Rows from a 3D modeling dataset

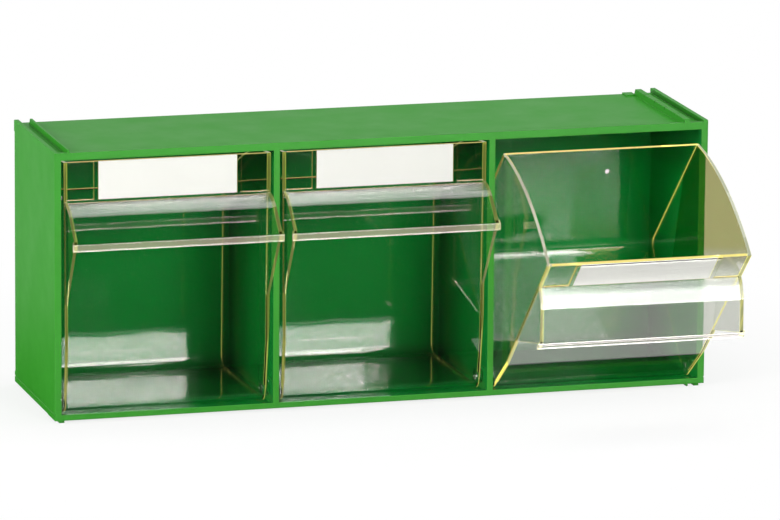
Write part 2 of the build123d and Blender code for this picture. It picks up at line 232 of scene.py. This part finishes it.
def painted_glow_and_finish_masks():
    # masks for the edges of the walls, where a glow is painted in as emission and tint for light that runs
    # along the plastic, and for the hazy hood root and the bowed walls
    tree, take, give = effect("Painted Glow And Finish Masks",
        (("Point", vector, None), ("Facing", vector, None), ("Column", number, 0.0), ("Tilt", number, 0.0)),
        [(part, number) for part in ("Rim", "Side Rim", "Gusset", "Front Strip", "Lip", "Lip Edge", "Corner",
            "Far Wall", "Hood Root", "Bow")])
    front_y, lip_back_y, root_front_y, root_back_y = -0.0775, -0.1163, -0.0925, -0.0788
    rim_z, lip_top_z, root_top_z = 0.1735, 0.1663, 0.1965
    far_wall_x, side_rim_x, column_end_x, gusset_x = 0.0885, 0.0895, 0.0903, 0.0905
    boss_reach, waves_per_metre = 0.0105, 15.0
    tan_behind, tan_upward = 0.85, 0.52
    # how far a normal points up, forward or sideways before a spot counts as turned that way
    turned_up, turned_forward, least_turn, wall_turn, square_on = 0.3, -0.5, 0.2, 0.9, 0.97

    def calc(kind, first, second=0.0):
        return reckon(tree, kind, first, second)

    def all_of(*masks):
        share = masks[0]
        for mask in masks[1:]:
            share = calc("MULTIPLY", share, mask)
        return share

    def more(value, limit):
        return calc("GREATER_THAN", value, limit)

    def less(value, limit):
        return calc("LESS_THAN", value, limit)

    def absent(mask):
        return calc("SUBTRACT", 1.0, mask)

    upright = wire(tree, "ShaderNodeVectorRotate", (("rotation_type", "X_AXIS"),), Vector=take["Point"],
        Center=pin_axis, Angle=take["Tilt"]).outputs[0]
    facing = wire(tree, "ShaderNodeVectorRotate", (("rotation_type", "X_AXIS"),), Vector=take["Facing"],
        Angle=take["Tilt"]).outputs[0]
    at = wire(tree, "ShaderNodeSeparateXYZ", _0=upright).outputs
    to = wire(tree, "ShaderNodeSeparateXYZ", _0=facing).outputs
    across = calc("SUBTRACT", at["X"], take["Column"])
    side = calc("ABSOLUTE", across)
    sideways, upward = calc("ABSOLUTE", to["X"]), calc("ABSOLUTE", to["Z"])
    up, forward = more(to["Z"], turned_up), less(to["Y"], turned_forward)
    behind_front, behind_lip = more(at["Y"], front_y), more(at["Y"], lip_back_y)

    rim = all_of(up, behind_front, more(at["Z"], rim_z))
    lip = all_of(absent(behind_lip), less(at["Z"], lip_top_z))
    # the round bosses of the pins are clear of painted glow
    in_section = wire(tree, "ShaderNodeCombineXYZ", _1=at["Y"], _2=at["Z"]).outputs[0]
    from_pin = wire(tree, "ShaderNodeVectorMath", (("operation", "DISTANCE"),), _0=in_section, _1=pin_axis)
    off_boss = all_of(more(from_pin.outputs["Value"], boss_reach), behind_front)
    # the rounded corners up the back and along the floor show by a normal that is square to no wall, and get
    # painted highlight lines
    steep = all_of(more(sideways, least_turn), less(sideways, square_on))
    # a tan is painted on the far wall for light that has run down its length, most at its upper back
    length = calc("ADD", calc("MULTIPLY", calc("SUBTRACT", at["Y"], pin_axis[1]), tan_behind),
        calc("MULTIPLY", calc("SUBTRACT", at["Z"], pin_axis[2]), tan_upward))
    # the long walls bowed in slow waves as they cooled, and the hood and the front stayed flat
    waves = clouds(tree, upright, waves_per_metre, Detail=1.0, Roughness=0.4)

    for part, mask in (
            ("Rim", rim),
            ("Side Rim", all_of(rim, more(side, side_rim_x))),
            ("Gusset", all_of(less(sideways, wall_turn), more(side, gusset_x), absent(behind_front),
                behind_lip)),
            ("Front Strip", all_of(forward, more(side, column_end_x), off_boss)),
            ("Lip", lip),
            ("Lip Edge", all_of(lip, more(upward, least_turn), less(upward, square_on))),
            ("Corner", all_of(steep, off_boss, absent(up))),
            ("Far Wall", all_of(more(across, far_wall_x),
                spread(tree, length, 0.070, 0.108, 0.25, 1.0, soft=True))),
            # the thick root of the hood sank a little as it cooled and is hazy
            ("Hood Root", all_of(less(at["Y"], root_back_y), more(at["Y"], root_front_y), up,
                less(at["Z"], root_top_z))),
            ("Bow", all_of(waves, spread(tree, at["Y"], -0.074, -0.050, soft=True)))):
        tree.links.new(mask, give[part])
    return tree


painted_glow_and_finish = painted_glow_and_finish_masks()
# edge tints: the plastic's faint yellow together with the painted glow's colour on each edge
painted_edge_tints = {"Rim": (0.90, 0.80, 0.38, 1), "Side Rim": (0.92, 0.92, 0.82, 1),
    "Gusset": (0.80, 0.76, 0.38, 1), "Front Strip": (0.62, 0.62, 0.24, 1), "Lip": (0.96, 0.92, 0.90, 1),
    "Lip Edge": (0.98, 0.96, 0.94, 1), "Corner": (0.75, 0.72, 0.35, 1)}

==

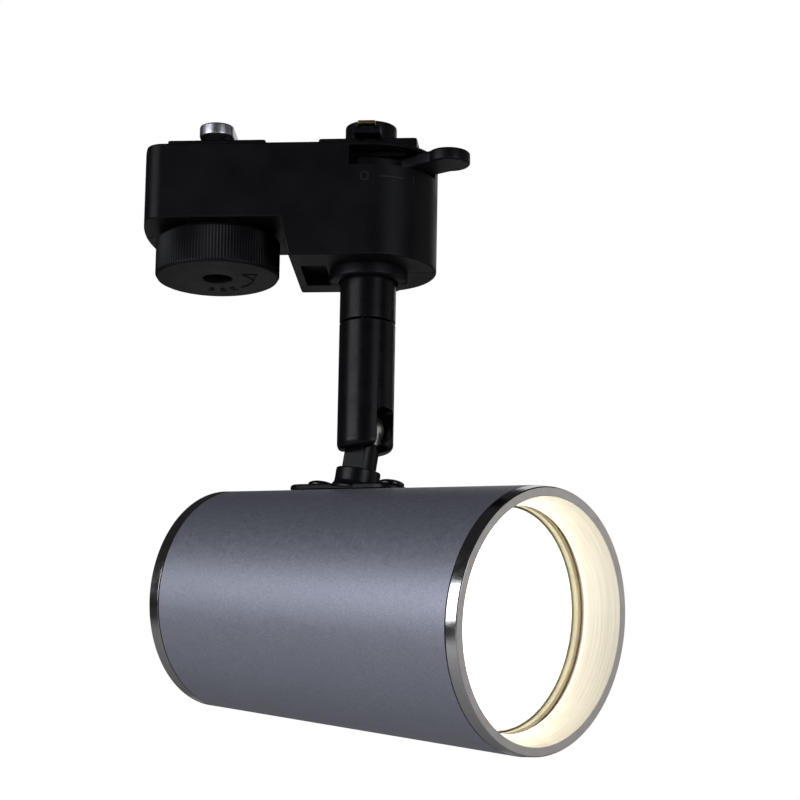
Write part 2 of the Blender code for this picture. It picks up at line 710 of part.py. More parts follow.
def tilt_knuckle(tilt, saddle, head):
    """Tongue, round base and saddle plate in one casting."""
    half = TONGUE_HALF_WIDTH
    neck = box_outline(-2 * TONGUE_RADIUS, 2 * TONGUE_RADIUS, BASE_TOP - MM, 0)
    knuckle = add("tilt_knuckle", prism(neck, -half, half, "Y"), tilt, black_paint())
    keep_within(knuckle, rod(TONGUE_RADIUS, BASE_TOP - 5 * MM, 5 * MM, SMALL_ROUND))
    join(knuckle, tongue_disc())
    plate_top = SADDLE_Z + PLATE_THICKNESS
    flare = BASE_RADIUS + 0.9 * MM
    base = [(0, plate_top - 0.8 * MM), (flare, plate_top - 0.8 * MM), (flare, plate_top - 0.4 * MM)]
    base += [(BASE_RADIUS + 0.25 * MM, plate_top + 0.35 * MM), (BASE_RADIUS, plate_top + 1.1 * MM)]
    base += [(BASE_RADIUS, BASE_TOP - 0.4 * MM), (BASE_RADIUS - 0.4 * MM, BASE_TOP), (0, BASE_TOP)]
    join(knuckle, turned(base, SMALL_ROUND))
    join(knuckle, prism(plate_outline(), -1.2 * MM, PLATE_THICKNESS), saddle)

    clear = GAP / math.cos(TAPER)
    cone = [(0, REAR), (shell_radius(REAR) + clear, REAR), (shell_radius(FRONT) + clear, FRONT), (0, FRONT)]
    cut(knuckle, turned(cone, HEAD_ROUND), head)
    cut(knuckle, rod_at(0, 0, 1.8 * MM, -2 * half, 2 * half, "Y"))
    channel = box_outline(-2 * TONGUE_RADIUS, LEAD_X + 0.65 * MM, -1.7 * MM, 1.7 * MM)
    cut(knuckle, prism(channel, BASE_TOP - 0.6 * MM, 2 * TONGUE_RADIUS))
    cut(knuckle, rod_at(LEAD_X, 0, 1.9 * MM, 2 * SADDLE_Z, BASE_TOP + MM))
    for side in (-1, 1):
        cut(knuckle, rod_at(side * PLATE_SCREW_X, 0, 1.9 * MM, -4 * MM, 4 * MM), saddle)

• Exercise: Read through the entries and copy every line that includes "picks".

• Exercise answer:
Write part 2 of the build123d and Blender code for this picture. It picks up at line 232 of scene.py. This part finishes it.
Write part 2 of the Blender code for this picture. It picks up at line 710 of part.py. More parts follow.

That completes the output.